8.39 What, if Anything, Should I Be Doing With the Credit Card Companies as We Go Through the Divorce?

As a general rule it is a good idea to close joint credit cards. You will be unable to close accounts with unpaid balances. In that case you should consider sending a letter to the credit card company advising it that you do not agree to be responsible for any future charges. Keep a file copy of your letter.

8.40 How Is the Credit Card Debt Divided?

The credit card debt is usually allocated as part of an overall settlement of assets and debts. If you and your spouse cannot agree, then this issue is determined by the judge after trial as part of his or her equitable distribution ruling.

8.41 am I Responsible for Repayment of My Spouse’s Student Loans?

No, probably not.

8.42 During the Divorce Proceedings, am I Still Responsible for Debt My Spouse Continues to Accrue?

Potentially, yes, but usually not.

8.43 During the Marriage My Spouse Applied for and Received Several Credit Cards Without My knowledge. Am I Responsible for Them?

You are not responsible to the credit card company unless you signed an application or other document in which you accepted responsibility. The judge has authority as part of equitable distribution to allocate debt to you, even if it was incurred without your knowledge. An important issue would be what the debt was for (for example, credit card debt incurred to buy food for the children would likely be treated differently than debt for entertainment or dating).

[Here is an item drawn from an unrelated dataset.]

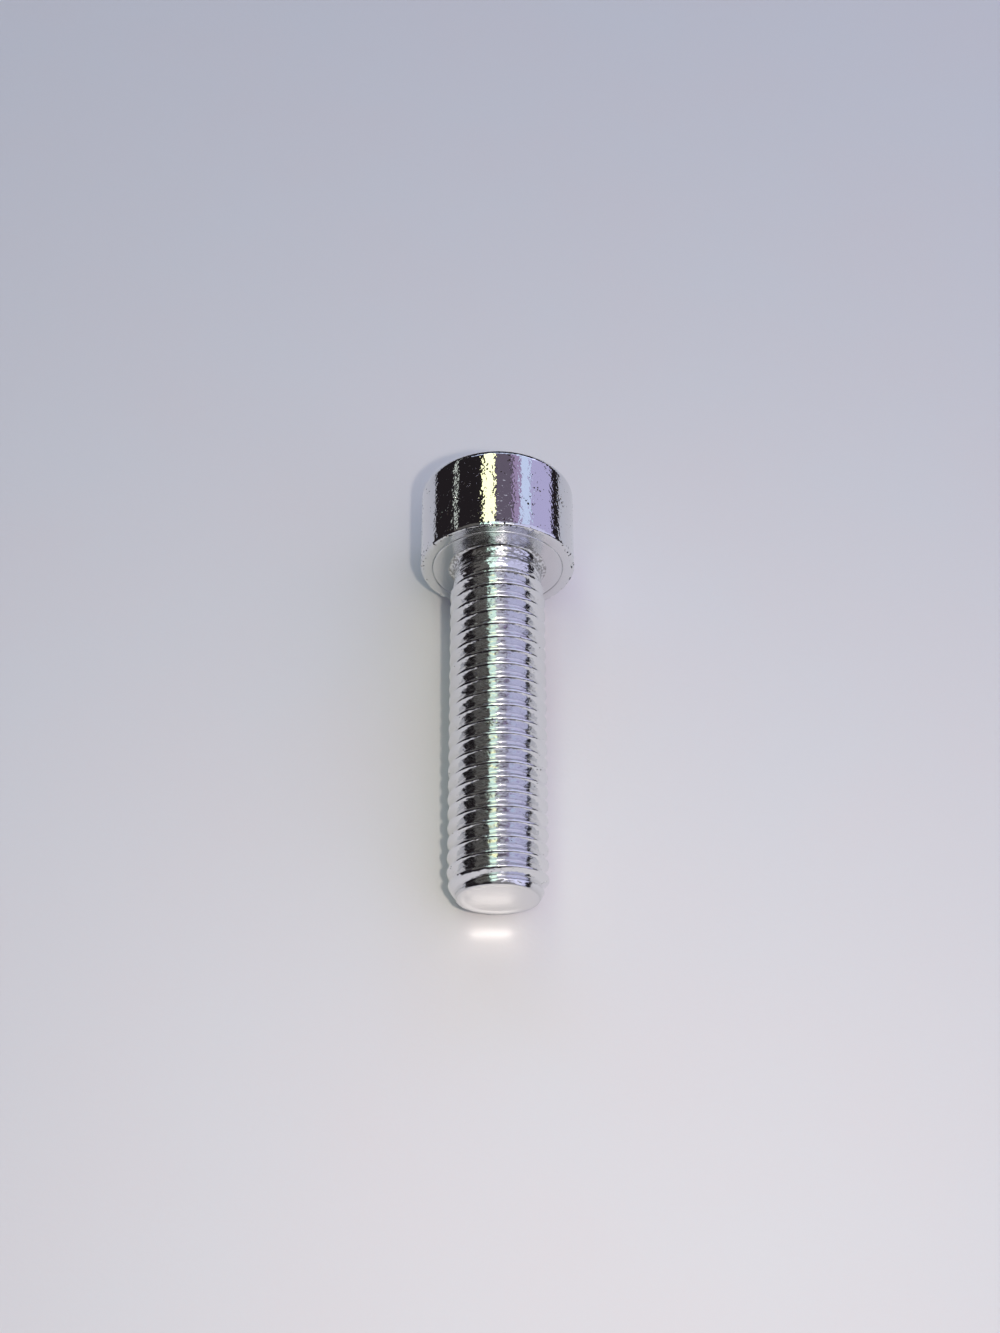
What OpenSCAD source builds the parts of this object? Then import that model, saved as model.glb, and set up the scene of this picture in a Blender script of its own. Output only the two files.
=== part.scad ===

8.44 My Spouse and I Have Agreed That I Will Keep Our Home; Why Must I Refinance the Mortgage?

You must refinance the home because if you didn’t, your spouse would remain liable for that debt. The debt would then show on his credit report if he later applies for a mortgage loan, and his credit rating would suffer if you ever became delinquent with your payments.

Can I File for Bankruptcy While My Divorce Is Pending?

You can, but be very careful to make sure that filing for bankruptcy protection is your best option and the timing is appropriate. You should receive advice from both your bankruptcy and your divorce attorneys before taking this step, as there are usually better options.